Anche in Italia qualcosa si muove. Anche nel nostro paese dovrebbe essere introdotta una carbon tax, i cui proventi dovrebbero essere utilizzati per finanziare le energie pulite. È quanto è previsto dal DDL fiscale approvato in Consiglio dei ministri nel maggio scorso. L’art.15 del DDL stabilisce che nei decreti legislativi di attuazione della delega fiscale il Governo inserisca “nuove forme di imposizione finalizzate a preservare e garantire l’equilibrio ambientale e revisione della disciplina delle accise sui prodotti energetici in funzione del contenuto di carbonio, prevedendo che il gettito riveniente dall’introduzione della carbon tax sia destinato prioritariamente alla revisione del sistema di finanziamento delle fonti rinnovabili e degli interventi volti alla tutela dell’ambiente, in particolare alla diffusione delle tecnologie a basso contenuto di carbonio”.
Certamente, quell’avverbio “prioritariamente” induce più di un sospetto. Sappiamo tutti come queste cose vanno a finire e c’è da aspettarsi che, con le più svariate motivazioni , i proventi della carbon tax saranno, in tutto o in parte, destinati, sia pure in modo “non prioritario”, ad altre finalità che nulla hanno a che vedere con il finanziamento delle fonti rinnovabili e con la tutela dell’ambiente.

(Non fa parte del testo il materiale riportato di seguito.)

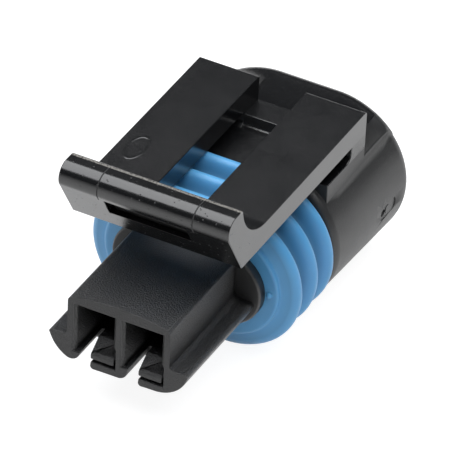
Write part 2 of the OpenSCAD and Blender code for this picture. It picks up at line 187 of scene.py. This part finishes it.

Ma volendo essere ottimisti, è un passo avanti: Se le destinazioni prioritarie saranno rispettate a fronte della tassa dovrà verificarsi una riduzione dei costi energetici oggi a carico del contribuente (anche se il destino della carbon tax italiana è ancorato a quanto sarà previsto a livello di Unione europea e più precisamente dalla proposta di direttiva del Consiglio europeo in materia di tassazione dei prodotti energetici e dell’elettricità).